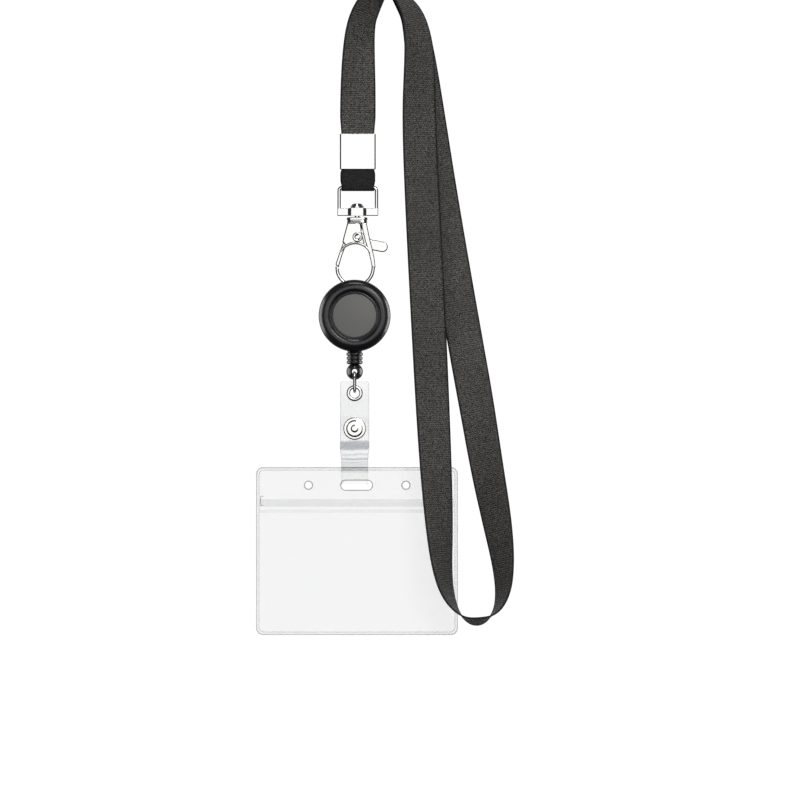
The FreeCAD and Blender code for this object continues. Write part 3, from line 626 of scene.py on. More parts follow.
def arc(cx: float, cz: float, radius: float, start: float, stop: float, steps: int = 10) -> list[Pair]:
    """Points on an arc; angles in degrees from +X towards +Z."""
    angles = [math.radians(start + (stop - start) * k / steps) for k in range(steps + 1)]
    return [(cx + radius * math.cos(a), cz + radius * math.sin(a)) for a in angles]


def curve_mesh(points: Sequence[Point], radius: float, cyclic: bool, resolution: int) -> bpy.types.Mesh:
    """The mesh of a smooth NURBS curve, in its points' own units.

    Args:
        points: its control points.
        radius: its bevel, or 0 for a bare line.
        cyclic: whether it is closed.
        resolution: steps from one control point to the next.

    Returns:
        The mesh, a line of vertices or a round tube with its ends filled.
    """
    curve = bpy.data.curves.new("curve", "CURVE")
    curve.dimensions = "3D"
    curve.resolution_u = resolution
    if radius:
        curve.bevel_depth = radius
        curve.bevel_resolution = 5
        curve.use_fill_caps = True
    spline = curve.splines.new("NURBS")
    spline.points.add(len(points) - 1)
    for knot, place in zip(spline.points, points):
        knot.co = (*place, 1.0)
    spline.order_u = 3
    spline.use_cyclic_u = cyclic
    spline.use_endpoint_u = not cyclic
    holder = bpy.data.objects.new("curve", curve)
    bpy.context.scene.collection.objects.link(holder)
    mesh = bpy.data.meshes.new_from_object(holder)
    bpy.data.objects.remove(holder)
    bpy.data.curves.remove(curve)
    return mesh


def smooth_line(points: Sequence[Point], resolution: int = 10) -> list[Vector]:
    """Points along a smooth NURBS curve.

    Args:
        points: its control points.
        resolution: steps from one control point to the next.

    Returns:
        The points, in the control points' own units.
    """
    mesh = curve_mesh(points, 0.0, False, resolution)
    line = [v.co.copy() for v in mesh.vertices]
    bpy.data.meshes.remove(mesh)
    return line


def travelled(line: Sequence[Vector]) -> list[float]:
    """How far along a line each of its points is."""
    steps = [(b - a).length for a, b in zip(line, line[1:])]
    return list(accumulate(steps, initial=0.0))


def wire(
    points: Sequence[Point], radius: float, cyclic: bool = False, resolution: int = 10
) -> bpy.types.Mesh:
    """A round wire along a smooth curve.

    Args:
        points: the curve's control points in millimetres.
        radius: the wire's radius in millimetres.
        cyclic: whether the wire is a closed ring.
        resolution: steps from one control point to the next.

    Returns:
        The closed tube.
    """
    mesh = curve_mesh([tuple(mm(*p)) for p in points], radius * MM, cyclic, resolution)
    bm = bmesh.new()
    bm.from_mesh(mesh)
    outward(bm)
    bm.to_mesh(mesh)
    bm.free()
    return mesh


def band(
    rows: Sequence[Any],
    columns: int,
    place: Callable[[int, float], Vector],
    map_place: Callable[[int, float], Pair],
) -> bmesh.types.BMesh:
    """A sheet from a grid, each vertex put in place by its row and its share across.

    Args:
        rows: one entry per row, only counted.
        columns: cells across.
        place: gives a vertex's point from its row and its share, -1 to 1, across.
        map_place: gives its place on the map called weave.

    Returns:
        The open sheet with its map.
    """
    bm = bmesh.new()
    count = len(rows)
    bmesh.ops.create_grid(bm, x_segments=columns, y_segments=count - 1, size=1.0)
    layer = bm.loops.layers.uv.new("weave")
    spots = {v: (round((v.co.y + 1) / 2 * (count - 1)), v.co.x) for v in bm.verts}
    for face in bm.faces:
        for loop in face.loops:
            loop[layer].uv = map_place(*spots[loop.vert])
    for vert, (row, share) in spots.items():
        vert.co = place(row, share)
    return bm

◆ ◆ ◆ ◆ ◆

__GOAL__
Write out all the lines again, exactly as they are.

__ANSWER TO THIS TASK__
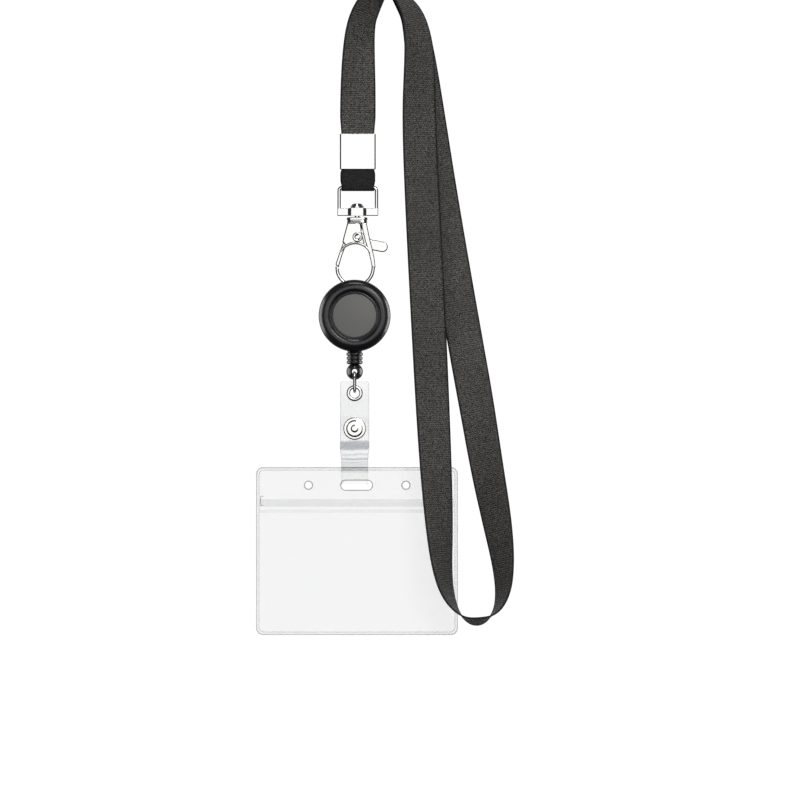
The FreeCAD and Blender code for this object continues. Write part 3, from line 626 of scene.py on. More parts follow.
def arc(cx: float, cz: float, radius: float, start: float, stop: float, steps: int = 10) -> list[Pair]:
    """Points on an arc; angles in degrees from +X towards +Z."""
    angles = [math.radians(start + (stop - start) * k / steps) for k in range(steps + 1)]
    return [(cx + radius * math.cos(a), cz + radius * math.sin(a)) for a in angles]


def curve_mesh(points: Sequence[Point], radius: float, cyclic: bool, resolution: int) -> bpy.types.Mesh:
    """The mesh of a smooth NURBS curve, in its points' own units.

    Args:
        points: its control points.
        radius: its bevel, or 0 for a bare line.
        cyclic: whether it is closed.
        resolution: steps from one control point to the next.

    Returns:
        The mesh, a line of vertices or a round tube with its ends filled.
    """
    curve = bpy.data.curves.new("curve", "CURVE")
    curve.dimensions = "3D"
    curve.resolution_u = resolution
    if radius:
        curve.bevel_depth = radius
        curve.bevel_resolution = 5
        curve.use_fill_caps = True
    spline = curve.splines.new("NURBS")
    spline.points.add(len(points) - 1)
    for knot, place in zip(spline.points, points):
        knot.co = (*place, 1.0)
    spline.order_u = 3
    spline.use_cyclic_u = cyclic
    spline.use_endpoint_u = not cyclic
    holder = bpy.data.objects.new("curve", curve)
    bpy.context.scene.collection.objects.link(holder)
    mesh = bpy.data.meshes.new_from_object(holder)
    bpy.data.objects.remove(holder)
    bpy.data.curves.remove(curve)
    return mesh


def smooth_line(points: Sequence[Point], resolution: int = 10) -> list[Vector]:
    """Points along a smooth NURBS curve.

    Args:
        points: its control points.
        resolution: steps from one control point to the next.

    Returns:
        The points, in the control points' own units.
    """
    mesh = curve_mesh(points, 0.0, False, resolution)
    line = [v.co.copy() for v in mesh.vertices]
    bpy.data.meshes.remove(mesh)
    return line


def travelled(line: Sequence[Vector]) -> list[float]:
    """How far along a line each of its points is."""
    steps = [(b - a).length for a, b in zip(line, line[1:])]
    return list(accumulate(steps, initial=0.0))


def wire(
    points: Sequence[Point], radius: float, cyclic: bool = False, resolution: int = 10
) -> bpy.types.Mesh:
    """A round wire along a smooth curve.

    Args:
        points: the curve's control points in millimetres.
        radius: the wire's radius in millimetres.
        cyclic: whether the wire is a closed ring.
        resolution: steps from one control point to the next.

    Returns:
        The closed tube.
    """
    mesh = curve_mesh([tuple(mm(*p)) for p in points], radius * MM, cyclic, resolution)
    bm = bmesh.new()
    bm.from_mesh(mesh)
    outward(bm)
    bm.to_mesh(mesh)
    bm.free()
    return mesh


def band(
    rows: Sequence[Any],
    columns: int,
    place: Callable[[int, float], Vector],
    map_place: Callable[[int, float], Pair],
) -> bmesh.types.BMesh:
    """A sheet from a grid, each vertex put in place by its row and its share across.

    Args:
        rows: one entry per row, only counted.
        columns: cells across.
        place: gives a vertex's point from its row and its share, -1 to 1, across.
        map_place: gives its place on the map called weave.

    Returns:
        The open sheet with its map.
    """
    bm = bmesh.new()
    count = len(rows)
    bmesh.ops.create_grid(bm, x_segments=columns, y_segments=count - 1, size=1.0)
    layer = bm.loops.layers.uv.new("weave")
    spots = {v: (round((v.co.y + 1) / 2 * (count - 1)), v.co.x) for v in bm.verts}
    for face in bm.faces:
        for loop in face.loops:
            loop[layer].uv = map_place(*spots[loop.vert])
    for vert, (row, share) in spots.items():
        vert.co = place(row, share)
    return bm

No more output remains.